Dataset items:
<<<<
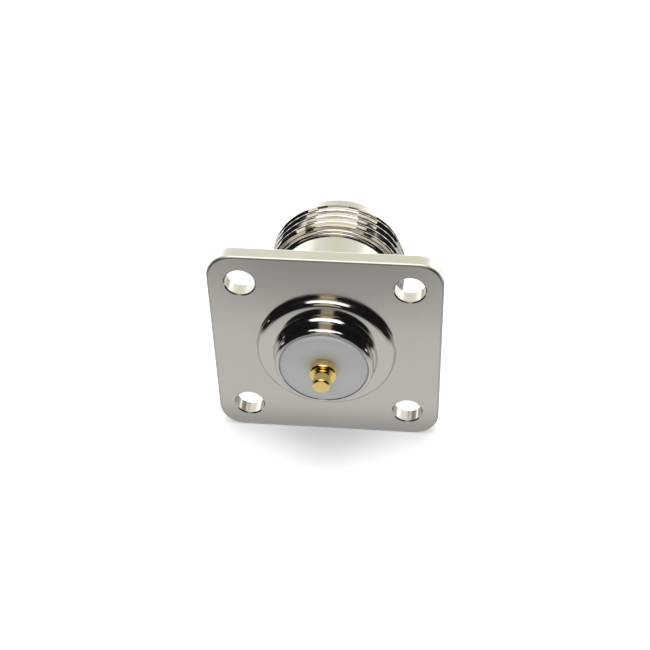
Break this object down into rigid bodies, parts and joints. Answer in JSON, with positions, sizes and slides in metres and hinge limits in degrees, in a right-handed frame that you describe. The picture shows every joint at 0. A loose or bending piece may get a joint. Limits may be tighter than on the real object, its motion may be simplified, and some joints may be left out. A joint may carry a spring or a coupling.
{
  "type": "n type coaxial panel connector",
  "caption": "Female coaxial panel connector: square flange with corner holes, threaded barrel with plain nose, stepped rear boss, white insulator and gold solder post.",
  "frame": {"origin": "centre of the square flange's rear face, on the connector's axis", "axes": "+Y along the axis towards the threaded mating end, solder end towards -Y, +Z and X square to the flange's sides"},
  "size_m": [0.0254, 0.0246, 0.0254],
  "materials": {
    "nickel": "satin nickel plate over brass",
    "ptfe": "turned PTFE",
    "gold": "gold plate"
  },
  "bodies": {
    "root": {"body": "nickel", "insulator": "ptfe", "contact": "gold"}
  },
  "joints": []
}
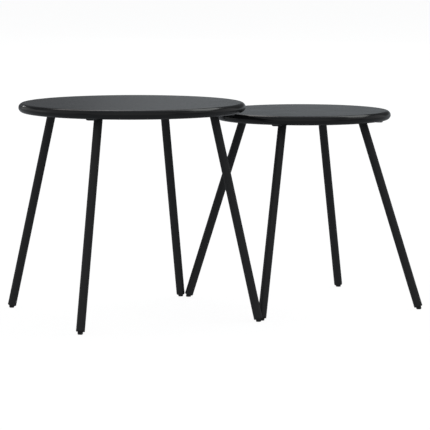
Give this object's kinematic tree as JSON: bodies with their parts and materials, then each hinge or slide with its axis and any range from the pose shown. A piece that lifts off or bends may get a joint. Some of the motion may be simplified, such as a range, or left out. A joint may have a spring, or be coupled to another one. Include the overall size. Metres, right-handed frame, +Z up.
{
  "type": "nesting tables",
  "caption": "Round steel nesting tables with rolled rims and splayed tube legs; the lower one slides in under the edge of the taller one.",
  "frame": {"origin": "on the floor, under the middle of the whole set's box with the small table pushed in", "axes": "+X from the large table's centre towards the small table's, +Z up, +Y across, so that the set is mirrored about the XZ plane apart from which under-top rail is the long one"},
  "size_m": [0.8742, 0.4998, 0.472],
  "materials": {
    "top_paint": "satin black paint on pressed steel sheet",
    "frame_powder_coat": "matt black powder coat with a fine grain",
    "foot_plastic": "moulded black plastic",
    "dark_steel": "black oxide"
  },
  "bodies": {
    "large_table": {"large_foot_back_left": "foot_plastic", "large_foot_back_right": "foot_plastic", "large_foot_front_left": "foot_plastic", "large_foot_front_right": "foot_plastic", "large_half_rail_back_left": "frame_powder_coat", "large_half_rail_front_right": "frame_powder_coat", "large_leg_back_left": "frame_powder_coat", "large_leg_back_right": "frame_powder_coat", "large_leg_front_left": "frame_powder_coat", "large_leg_front_right": "frame_powder_coat", "large_long_rail": "frame_powder_coat", "large_set_screws": "dark_steel", "large_spigot_back_left": "dark_steel", "large_spigot_back_right": "dark_steel", "large_spigot_front_left": "dark_steel", "large_spigot_front_right": "dark_steel", "large_top": "top_paint"},
    "small_table": {"small_foot_back_left": "foot_plastic", "small_foot_back_right": "foot_plastic", "small_foot_front_left": "foot_plastic", "small_foot_front_right": "foot_plastic", "small_half_rail_back_left": "frame_powder_coat", "small_half_rail_front_right": "frame_powder_coat", "small_leg_back_left": "frame_powder_coat", "small_leg_back_right": "frame_powder_coat", "small_leg_front_left": "frame_powder_coat", "small_leg_front_right": "frame_powder_coat", "small_long_rail": "frame_powder_coat", "small_set_screws": "dark_steel", "small_spigot_back_left": "dark_steel", "small_spigot_back_right": "dark_steel", "small_spigot_front_left": "dark_steel", "small_spigot_front_right": "dark_steel", "small_top": "top_paint"}
  },
  "joints": [
    {"name": "small_table_slide", "type": "slide", "parent": "large_table", "child": "small_table", "axis": [1, 0, 0], "range_m": [0, 0.3]}
  ]
}
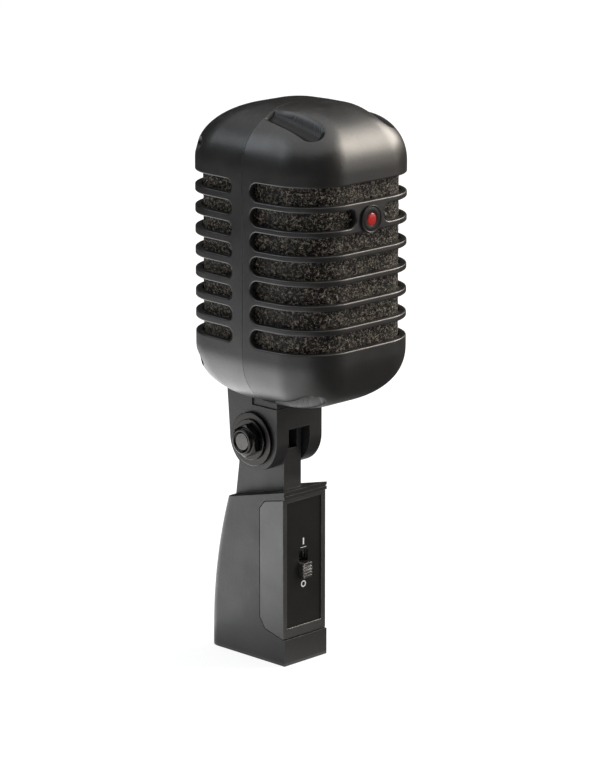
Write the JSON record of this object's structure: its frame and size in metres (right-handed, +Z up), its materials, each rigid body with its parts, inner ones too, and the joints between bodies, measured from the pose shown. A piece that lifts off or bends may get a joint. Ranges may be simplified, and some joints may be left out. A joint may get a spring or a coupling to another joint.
{
  "type": "dynamic microphone",
  "caption": "Upright vintage-style microphone: a slotted rounded head tilts on a clevis over a slim base with a slide switch, a rear socket and a stand thread.",
  "frame": {"origin": "centre of the stand thread at the bottom face of the base", "axes": "+Z up, -Y out of the front with the switch, +X to the right seen from the front, with the pivot nut on the -X side"},
  "size_m": [0.0568, 0.0665, 0.1905],
  "materials": {
    "shell_paint": "satin",
    "base_paint": "satin",
    "cover_paint": "satin",
    "plate_print": "matte",
    "foam": "matte",
    "badge": "gloss",
    "enamel": "gloss",
    "black_steel": "satin",
    "steel": "satin",
    "aluminium": "satin",
    "copper": "satin",
    "film": "matte",
    "rubber": "matte",
    "nylon": "matte",
    "knob_plastic": "matte",
    "board": "matte",
    "wire": "matte",
    "contact": "gloss"
  },
  "bodies": {
    "base": {"base_body": "base_paint", "front_cover": "cover_paint", "switch_plate": "plate_print", "switch_frame": "steel", "contact_board": "board", "xlr_insert": "nylon", "xlr_pin_1": "contact", "xlr_pin_2": "contact", "xlr_pin_3": "contact", "base_lead_1": "wire", "base_lead_2": "wire", "tongue_lead": "wire"},
    "head": {"front_shell": "shell_paint", "rear_shell": "shell_paint", "badge_disc": "badge", "badge_dot": "enamel", "front_foam": "foam", "rear_foam": "foam", "shell_screw_1": "black_steel", "shell_screw_2": "black_steel", "shell_screw_3": "black_steel", "shell_screw_4": "black_steel", "capsule_housing": "aluminium", "capsule_grille": "steel", "diaphragm": "film", "voice_coil": "copper", "top_plate": "steel", "pole_piece": "steel", "magnet": "black_steel", "magnet_pot": "steel", "shock_mount": "rubber", "capsule_carrier": "steel", "transformer_core": "steel", "transformer_coil": "copper", "head_lead": "wire", "clevis_bracket": "base_paint", "bracket_screw_1": "steel", "bracket_screw_2": "steel", "flat_washer": "black_steel", "lock_washer": "black_steel", "pivot_nut": "black_steel", "bolt_washer": "black_steel", "pivot_bolt": "black_steel", "friction_washer_1": "nylon", "friction_washer_2": "nylon"},
    "knob": {"switch_knob": "knob_plastic"}
  },
  "joints": [
    {"name": "head_tilt", "type": "hinge", "parent": "base", "child": "head", "pos_m": [0, -0.002, 0.0766], "axis": [1, 0, 0], "range_deg": [-45, 45]},
    {"name": "switch_slide", "type": "slide", "parent": "base", "child": "knob", "axis": [0, 0, 1], "range_m": [0, 0.0036]}
  ]
}
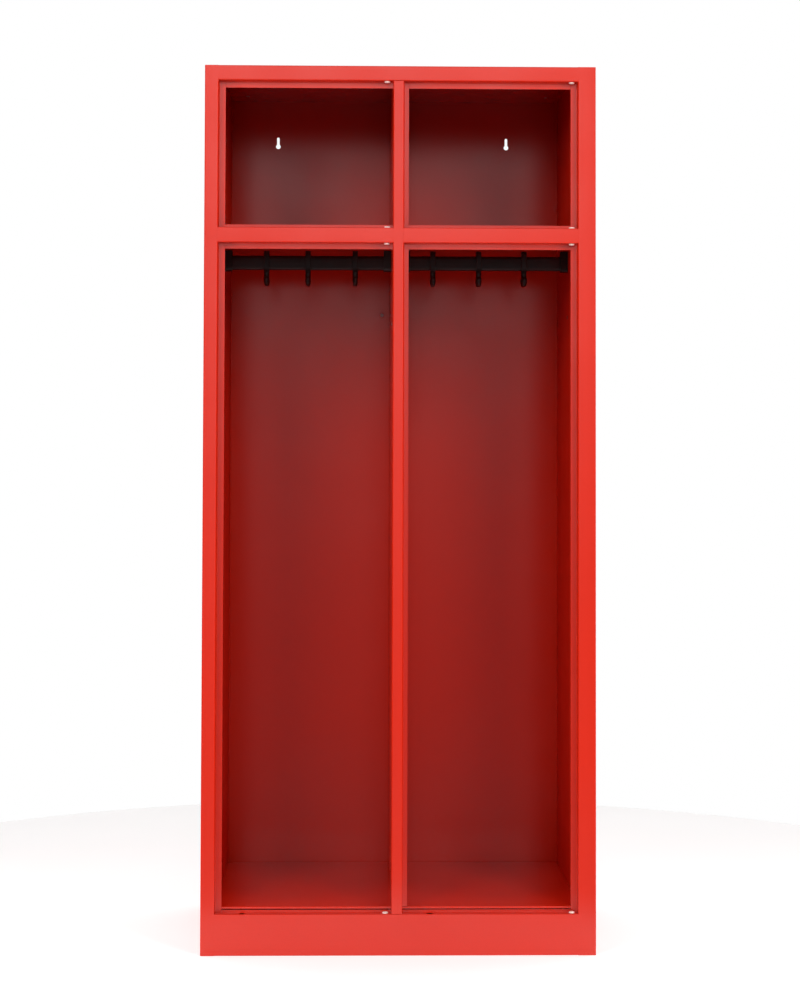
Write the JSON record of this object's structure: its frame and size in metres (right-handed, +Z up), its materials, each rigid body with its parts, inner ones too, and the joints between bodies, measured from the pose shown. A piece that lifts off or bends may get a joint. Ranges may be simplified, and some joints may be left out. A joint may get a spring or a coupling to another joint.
{
  "type": "school locker",
  "caption": "Open-fronted sheet-steel locker with paired bays, each a hat compartment over a hanging space with sliding coat hooks.",
  "frame": {"origin": "middle of the footprint, on the ground", "axes": "+Z up, -Y towards the open front, +X to the right as seen from the front"},
  "size_m": [0.82, 0.5001, 1.85],
  "materials": {
    "red_powder_coat": "semi-gloss powder coat",
    "black_rail_coat": "satin black coat",
    "black_plastic": "moulded, low gloss",
    "pale_bush_plastic": "moulded nylon, satin",
    "zinc_fastener": "zinc plated"
  },
  "bodies": {
    "cabinet": {"side_panel_left": "red_powder_coat", "side_panel_right": "red_powder_coat", "side_liner_left": "red_powder_coat", "side_liner_right": "red_powder_coat", "partition_left_skin": "red_powder_coat", "partition_right_skin": "red_powder_coat", "top_panel": "red_powder_coat", "back_panel": "red_powder_coat", "floor_panel": "red_powder_coat", "plinth_panel": "red_powder_coat", "base_channel_left": "red_powder_coat", "base_channel_centre": "red_powder_coat", "base_channel_right": "red_powder_coat", "corner_clip": "red_powder_coat", "mid_rail_left": "red_powder_coat", "mid_rail_right": "red_powder_coat", "shelf_left": "red_powder_coat", "shelf_right": "red_powder_coat", "coat_rail_left": "black_rail_coat", "coat_rail_right": "black_rail_coat", "rail_bracket_left_outer": "black_plastic", "rail_bracket_left_inner": "black_plastic", "rail_bracket_right_outer": "black_plastic", "rail_bracket_right_inner": "black_plastic", "bush_left_top": "pale_bush_plastic", "bush_left_above_rail": "pale_bush_plastic", "bush_left_below_rail": "pale_bush_plastic", "bush_left_ledge": "pale_bush_plastic", "bush_right_top": "pale_bush_plastic", "bush_right_above_rail": "pale_bush_plastic", "bush_right_below_rail": "pale_bush_plastic", "bush_right_ledge": "pale_bush_plastic", "bracket_screw_left_outer": "zinc_fastener", "bracket_screw_left_inner": "zinc_fastener", "bracket_screw_right_outer": "zinc_fastener", "bracket_screw_right_inner": "zinc_fastener", "back_rivet_left_1": "zinc_fastener", "back_rivet_left_2": "zinc_fastener", "back_rivet_left_3": "zinc_fastener", "back_rivet_left_4": "zinc_fastener", "back_rivet_left_5": "zinc_fastener", "back_rivet_right_1": "zinc_fastener", "back_rivet_right_2": "zinc_fastener", "back_rivet_right_3": "zinc_fastener", "back_rivet_right_4": "zinc_fastener", "back_rivet_right_5": "zinc_fastener", "ceiling_rivet_left": "zinc_fastener", "ceiling_rivet_right": "zinc_fastener", "partition_rivet": "zinc_fastener", "side_wall_rivet": "zinc_fastener", "back_wall_rivet": "zinc_fastener"},
    "hook_left_1": {"hook_left_1": "black_plastic"},
    "hook_left_2": {"hook_left_2": "black_plastic"},
    "hook_left_3": {"hook_left_3": "black_plastic"},
    "hook_right_1": {"hook_right_1": "black_plastic"},
    "hook_right_2": {"hook_right_2": "black_plastic"},
    "hook_right_3": {"hook_right_3": "black_plastic"}
  },
  "joints": [
    {"name": "hook_left_1_slide", "type": "slide", "parent": "cabinet", "child": "hook_left_1", "axis": [1, 0, 0], "range_m": [-0.0685, 0.039]},
    {"name": "hook_left_2_slide", "type": "slide", "parent": "cabinet", "child": "hook_left_2", "axis": [1, 0, 0], "range_m": [-0.039, 0.0455]},
    {"name": "hook_left_3_slide", "type": "slide", "parent": "cabinet", "child": "hook_left_3", "axis": [1, 0, 0], "range_m": [-0.0455, 0.0555]},
    {"name": "hook_right_1_slide", "type": "slide", "parent": "cabinet", "child": "hook_right_1", "axis": [1, 0, 0], "range_m": [-0.0435, 0.044]},
    {"name": "hook_right_2_slide", "type": "slide", "parent": "cabinet", "child": "hook_right_2", "axis": [1, 0, 0], "range_m": [-0.044, 0.0435]},
    {"name": "hook_right_3_slide", "type": "slide", "parent": "cabinet", "child": "hook_right_3", "axis": [1, 0, 0], "range_m": [-0.0435, 0.0735]}
  ]
}
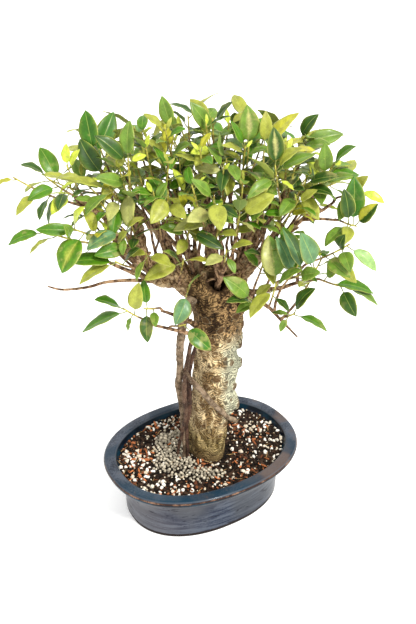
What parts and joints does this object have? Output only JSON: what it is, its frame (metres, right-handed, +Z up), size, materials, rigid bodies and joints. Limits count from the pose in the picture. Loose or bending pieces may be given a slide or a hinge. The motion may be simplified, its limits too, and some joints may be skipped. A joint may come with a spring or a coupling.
{
  "type": "potted bonsai fig tree",
  "caption": "Bonsai fig with a thick scarred trunk, aerial roots and a wide umbrella crown of glossy leaves, in an oval glazed pot.",
  "frame": {"origin": "middle of the pot's underside, on the surface that it stands on", "axes": "+Z up, +X along the pot's long axis, toward the right end as seen from the front"},
  "size_m": [0.4058, 0.3391, 0.5164],
  "materials": {
    "glaze": "glossy dark blue-grey glaze",
    "screen": "matte",
    "soil": "rough potting mix of bark, perlite and pellets",
    "bark": "rough bark",
    "leaf": "glossy leaf"
  },
  "bodies": {
    "root": {"pot": "glaze", "soil": "soil", "drain_screen_left": "screen", "drain_screen_right": "screen", "wood": "bark", "spray_left_top_pair": "leaf", "spray_left_light": "leaf", "spray_top_spike": "leaf", "spray_top_fan": "leaf", "spray_top_two_tone": "leaf", "spray_top_arch": "leaf", "spray_cream_leaf": "leaf", "spray_right_tip": "leaf", "spray_right_fan": "leaf", "spray_hub_dark": "leaf", "spray_right_pale": "leaf", "spray_right_bright": "leaf", "spray_right_low": "leaf", "spray_right_middle": "leaf", "spray_right_teal": "leaf", "spray_khaki_pair": "leaf", "spray_crown_right": "leaf", "spray_low_right": "leaf", "spray_trunk_leaf": "leaf", "spray_leaf_on_trunk": "leaf", "spray_hanging_dark": "leaf", "spray_long_low": "leaf", "spray_olive_hanging": "leaf", "spray_left_round": "leaf", "spray_left_teal": "leaf", "spray_red_twig": "leaf", "spray_far_left": "leaf", "spray_left_bud": "leaf", "spray_left_long_arm": "leaf", "spray_left_arch": "leaf", "spray_heart": "leaf", "spray_heart_upper": "leaf", "spray_centre_down": "leaf", "spray_olive_face": "leaf", "spray_three_hanging": "leaf", "spray_near_crown": "leaf", "spray_dark_across": "leaf", "spray_grey_low": "leaf", "spray_left_inner": "leaf", "spray_top_back_left": "leaf", "spray_top_back_middle": "leaf", "spray_top_back_right": "leaf", "spray_top_right": "leaf", "spray_top_left": "leaf", "spray_side_left": "leaf", "spray_side_right": "leaf", "spray_back_left_high": "leaf", "spray_back_left": "leaf", "spray_back_middle_left": "leaf", "spray_back_middle_right": "leaf", "spray_back_right": "leaf", "spray_back_right_high": "leaf", "spray_back_low_left": "leaf", "spray_back_low_right": "leaf", "spray_back_low_middle": "leaf"}
  },
  "joints": []
}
>>>>
> **Do this**: Copy each line of the entries that includes the word "picture".

> **Solution below**:
Break this object down into rigid bodies, parts and joints. Answer in JSON, with positions, sizes and slides in metres and hinge limits in degrees, in a right-handed frame that you describe. The picture shows every joint at 0. A loose or bending piece may get a joint. Limits may be tighter than on the real object, its motion may be simplified, and some joints may be left out. A joint may carry a spring or a coupling.
What parts and joints does this object have? Output only JSON: what it is, its frame (metres, right-handed, +Z up), size, materials, rigid bodies and joints. Limits count from the pose in the picture. Loose or bending pieces may be given a slide or a hinge. The motion may be simplified, its limits too, and some joints may be skipped. A joint may come with a spring or a coupling.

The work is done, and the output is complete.